▶ SHORT TASK
Hand back each line, unchanged, from the top down to the line where "return place, joined.outputs[0]" sits.

──────────

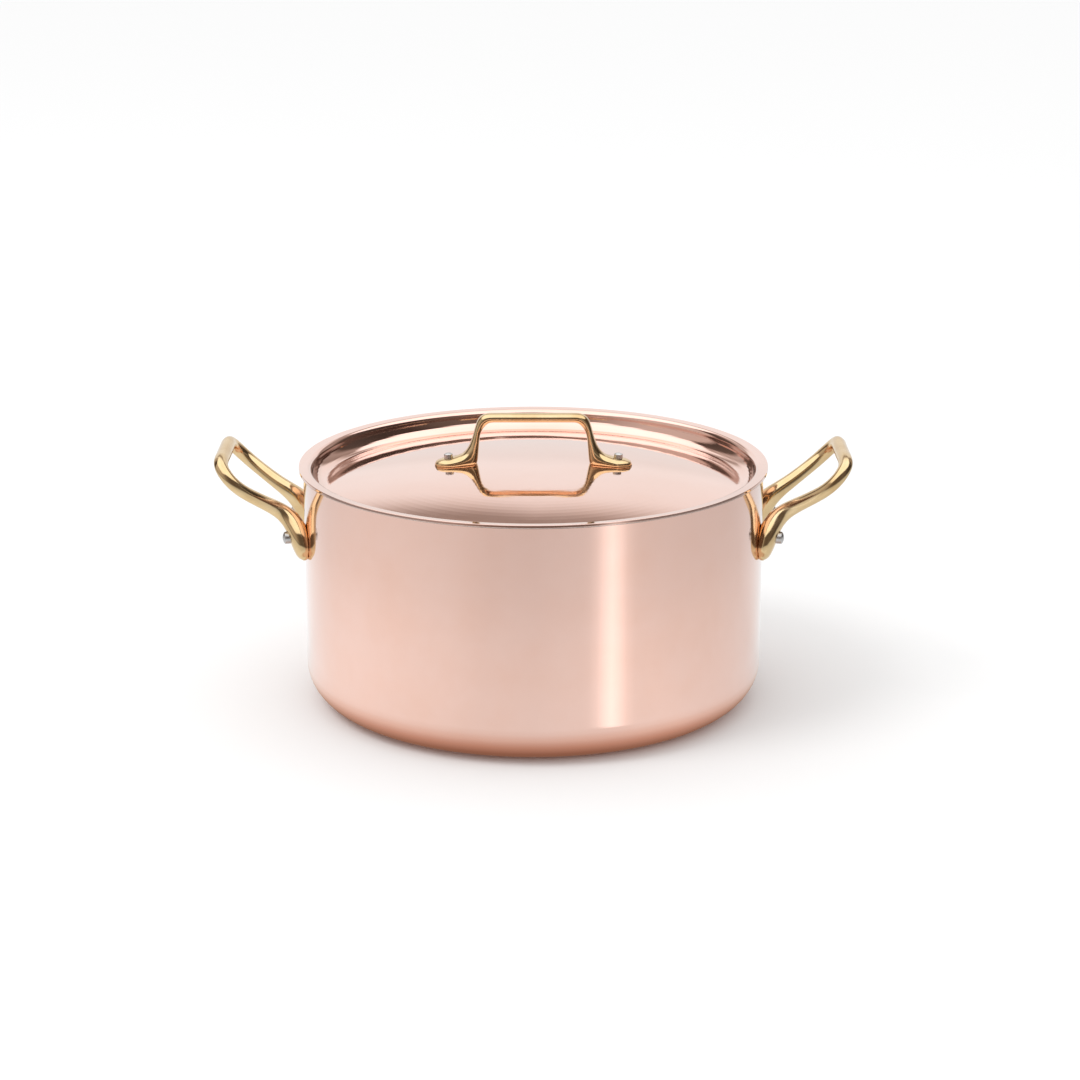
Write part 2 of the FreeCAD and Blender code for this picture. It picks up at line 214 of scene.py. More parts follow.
def round_the_axis(add, fine, coarse):
    """Coordinates in which a noise draws lines round the Z axis: fine across, coarse along."""
    place = add("ShaderNodeTexCoord").outputs["Object"]
    split = add("ShaderNodeSeparateXYZ", [(0, place)])
    flat = add("ShaderNodeCombineXYZ", [(0, split.outputs[0]), (1, split.outputs[1])])
    out = add("ShaderNodeVectorMath", [(0, flat.outputs[0])], operation="LENGTH").outputs["Value"]
    lines = reckon(add, "MULTIPLY", reckon(add, "ADD", out, split.outputs[2]), fine)
    around = add("ShaderNodeVectorMath", [(0, flat.outputs[0])], operation="NORMALIZE").outputs[0]
    spread = add("ShaderNodeVectorMath", [(0, around), (1, (coarse, coarse, coarse))], operation="MULTIPLY")
    parts = add("ShaderNodeSeparateXYZ", [(0, spread.outputs[0])])
    joined = add("ShaderNodeCombineXYZ", [(0, parts.outputs[0]), (1, parts.outputs[1]), (2, lines)])
    return place, joined.outputs[0]


def ranged(add, value, low, high, new_low, new_high):
    return add("ShaderNodeMapRange", [("Value", value), ("From Min", low), ("From Max", high),
                                      ("To Min", new_low), ("To Max", new_high)]).outputs[0]


def tints(add, value, stops):
    ramp = add("ShaderNodeValToRGB", [(0, value)])
    band = ramp.color_ramp
    while len(band.elements) < len(stops):
        band.elements.new(0.5)
    for element, (spot, colour) in zip(band.elements, stops):
        element.position = spot
        element.color = (*colour, 1)
    return ramp.outputs[0]


def polished_copper(name, tone, rough_low, rough_high, brush_depth):
    """Copper off the polishing mop under clear lacquer: lathe lines, soft clouds, a few hairs."""
    material, add, join = finish_nodes(name)
    lacquer = material.node_tree.nodes["Principled BSDF"].inputs
    lacquer["Coat Weight"].default_value, lacquer["Coat Roughness"].default_value = 1.0, 0.03
    place, round_lines = round_the_axis(add, 5200.0, 3.0)
    brushing = add("ShaderNodeTexNoise", [("Vector", round_lines), ("Scale", 1.0), ("Detail", 3.0)])
    clouds = add("ShaderNodeTexNoise", [
        ("Vector", place), ("Scale", 26.0), ("Detail", 4.0), ("Roughness", 0.55)])
    smears = add("ShaderNodeTexNoise", [
        ("Vector", place), ("Scale", 75.0), ("Detail", 6.0), ("Roughness", 0.6), ("Distortion", 1.2)])
    _, sparse_lines = round_the_axis(add, 900.0, 9.0)
    hairs = add("ShaderNodeTexNoise", [("Vector", sparse_lines), ("Scale", 1.0), ("Detail", 1.0)])
    mixed = reckon(add, "MULTIPLY", clouds.outputs[0], smears.outputs[0])
    warm = tuple(c * k for c, k in zip(tone, (0.985, 0.955, 0.93)))
    pale = tuple(min(1.0, c * k) for c, k in zip(tone, (1.01, 1.03, 1.045)))
    join(tints(add, clouds.outputs[0], [(0.30, warm), (0.52, tone), (0.72, pale)]), "Base Color")
    gloss = ranged(add, mixed, 0.15, 0.38, rough_low, rough_high)
    lift = ranged(add, brushing.outputs[0], 0.3, 0.7, -0.012, 0.012)
    join(reckon(add, "ADD", gloss, lift), "Roughness")
    lines = add("ShaderNodeBump", [
        ("Height", brushing.outputs[0]), ("Strength", 1.0), ("Distance", brush_depth)])
    scratch = tints(add, hairs.outputs[0], [(0.0, (0, 0, 0)), (0.70, (0, 0, 0)), (0.73, (1, 1, 1))])
    worn = add("ShaderNodeBump", [("Height", scratch), ("Strength", 0.6), ("Distance", brush_depth * 3),
                                  ("Normal", lines.outputs[0])], invert=True)
    join(worn.outputs[0], "Normal")
    return material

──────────

▶ RESPONSE FOR THIS EXERCISE
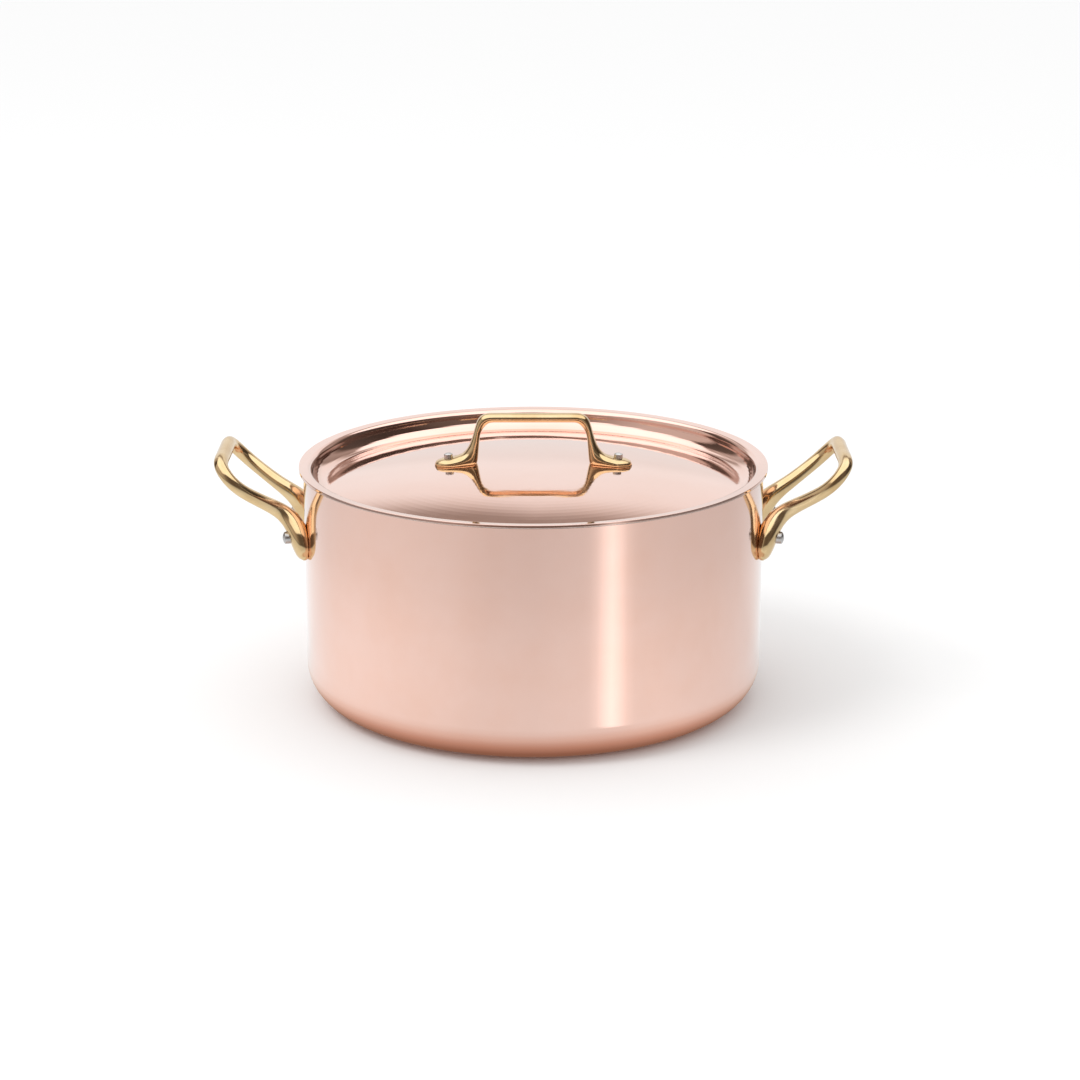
Write part 2 of the FreeCAD and Blender code for this picture. It picks up at line 214 of scene.py. More parts follow.
def round_the_axis(add, fine, coarse):
    """Coordinates in which a noise draws lines round the Z axis: fine across, coarse along."""
    place = add("ShaderNodeTexCoord").outputs["Object"]
    split = add("ShaderNodeSeparateXYZ", [(0, place)])
    flat = add("ShaderNodeCombineXYZ", [(0, split.outputs[0]), (1, split.outputs[1])])
    out = add("ShaderNodeVectorMath", [(0, flat.outputs[0])], operation="LENGTH").outputs["Value"]
    lines = reckon(add, "MULTIPLY", reckon(add, "ADD", out, split.outputs[2]), fine)
    around = add("ShaderNodeVectorMath", [(0, flat.outputs[0])], operation="NORMALIZE").outputs[0]
    spread = add("ShaderNodeVectorMath", [(0, around), (1, (coarse, coarse, coarse))], operation="MULTIPLY")
    parts = add("ShaderNodeSeparateXYZ", [(0, spread.outputs[0])])
    joined = add("ShaderNodeCombineXYZ", [(0, parts.outputs[0]), (1, parts.outputs[1]), (2, lines)])
    return place, joined.outputs[0]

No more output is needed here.